For the last several decades, climate scientists around the world have been drumming up gloomy forecasts of floods, droughts, hurricanes, rising seas, devastated agriculture and disappearing wildlife.
Randers, who followed his 1972 seminal book with “2052 - A Global Forecast for the Next Forty Years,” in 2012 said he was convinced that over the next forty years the arc of history would tilt toward his grim predictions.
His new book describes in detail the consequences and implications of the current path of global development “in the vacuum of extraordinary actions,” covering population, economy, energy, environment and climate.
The academic claimed that the world temperature would rise above 2 degrees Celsius by 2052, and 3 degrees Celsius by 2080, where it would stay for roughly a thousand years, the half-life of CO2.
“Is it bad?” he asked, quickly answering: “Yes, it is. Dramatic action is required, such as capturing and storing the carbon released into the atmosphere.”
Having served as the former director-general of the World Wide Fund for Nature in Switzerland, Randers projected that the low-lying Bangladesh, parts of the Mediterranean and islands in the Pacific were going to be hit particularly hard as seawaters rise about 30 centimeters.
“Summer will get longer and hotter, the dry areas will become drier and life will be over for most polar bears, except those living north of Canada,” he underscored. “For us, these will be more inconveniences than catastrophes. Life will be unnecessarily complicated and unpleasant.”
The key problem, according to the intellectual, lies in the short-sighted nature of democracy, which caters to immediate populist demands rather than longer-term public interests.
Global institutions such as the United Nations had “very limited ability” to administer the critically needed cures, he asserted, as the representative negotiators were constrained by their national parliaments.

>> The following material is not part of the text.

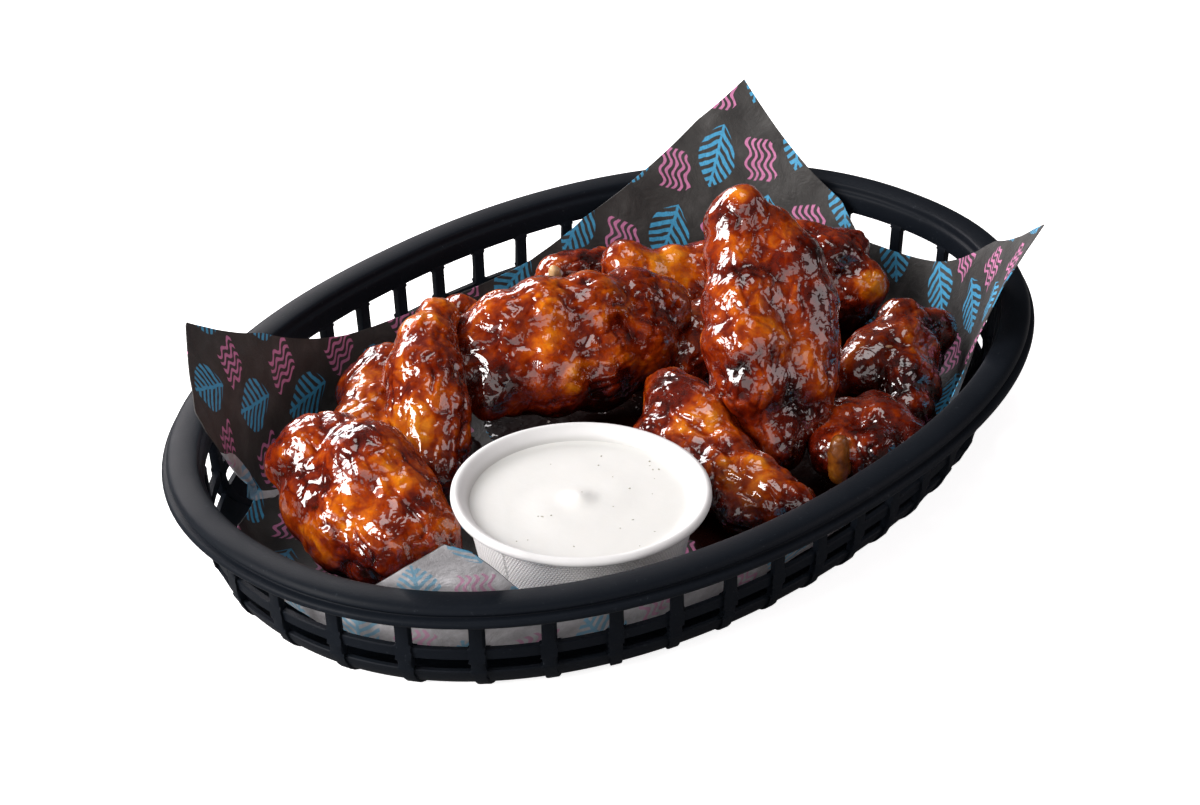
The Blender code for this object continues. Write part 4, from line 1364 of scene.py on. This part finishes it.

“The parliaments themselves, full of wise politicians, are checked by the voters, who don’t want higher taxes, more regulations or expensive energies. As a result, they can’t commit to dramatic cuts and changes.”
Unlike the democracies, Randers argued that China’s authoritative style of government was actually better at solving the world’s problems.

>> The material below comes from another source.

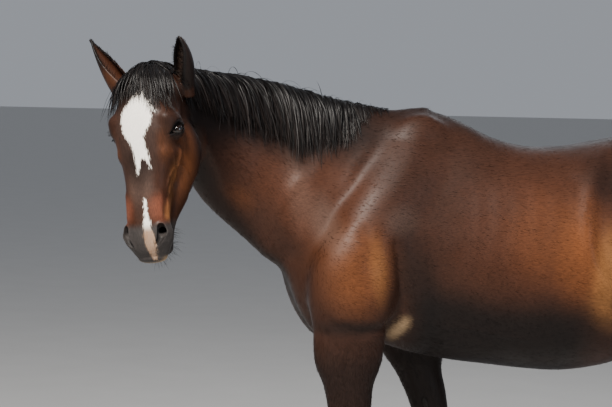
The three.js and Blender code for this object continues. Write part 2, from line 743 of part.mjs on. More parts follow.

“The only real mover in the world today is China,” he said. “Its unique governance based on an ‘enlightened dictatorship’ allows the Chinese Communist Party to rule above the popular mandate.”

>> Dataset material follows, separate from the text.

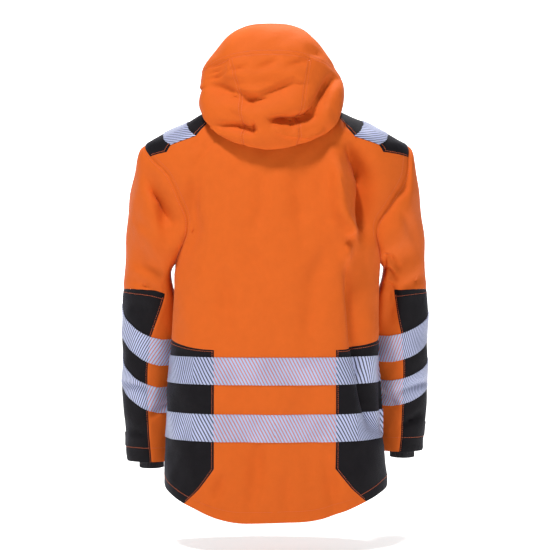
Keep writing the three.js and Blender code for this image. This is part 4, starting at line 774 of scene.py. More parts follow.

Highlighting China’s rapid ascendance since the market-oriented reforms were put into effect in the late 1970s, the scholar explained that the Chinese government was “delicately balancing” its interests between wealth creation and growth management.
China, which has added a great deal to climate change, is now moving briskly to improve energy efficiency, switching to renewables and limiting CO2 emissions by 2030, under the auspices of five-year plans, he pointed out.
“They are doing this because in the long run, China itself benefits from a better climate,” the scholar said. “Rainfall has moved from the populous northeastern China to the southwest, where there is excess water. Deserts are creeping in from the northwest.”
For the rest of the world, a brighter future could be obtained by shifting 2 percent of the world’s capital and labor from the “dirty” coal, oil and gas industries to the “clean” wind, solar and hydro energies, he indicated.
As necessary steps, he added, population growth must be curtailed worldwide, particularly in advanced countries, to reduce ecological footprints; carbon emissions must be trimmed by taxing polluters and subsidizing renewables; and poverty must be eliminated and renewable energy capacity must be strengthened in poor countries.
Randers also suggested promoting a higher environmental awareness and diverse well-being away from materialism.
Nuclear power must be phased out, he emphasized. “It is ‘immoral’ to pass onto the later generations our own nuclear wastes and associated costs.”
Korea was “rich and civilized enough” to depart from nuclear and adopt renewables, he said, which were becoming cheaper around the world.
The professor praised the Seoul government for its sustainable urban policies under the banner “One Less Nuclear Power Plant Policy,” introduced at the ICLEI World Congress in Seoul in April.
Declared as the “Promise of Seoul: Taking Actions against Climate Change,” the plans include: cutting CO2 emissions by 25 percent by 2020 and 40 percent by 2030; sharing energy with underprivileged communities; clipping greenhouse gas and air pollutants in an integrated system; encouraging recycling and slashing food waste; saving water; harnessing biodiversity; expanding urban farming; protecting public health from infectious diseases and heat waves; preventing climate disasters; and bolstering related international coalitions.
“What’s lacking is the popular will to implement it,” Randers said. “Mayor Park will have to collect more taxes to translate these plans into actions.”
Noting Korea’s world-class expertise in information technology, National Strategy for Green Growth (2009-50) and hosting of international institutions such as the Green Climate Fund in the Songdo district of Incheon, the professor said Korea had the potential to lead the world in sustainable development.
“You are now a laboratory for an embryonic green economy,” he said. “After developing your competence, you will be able to sell it around the world.”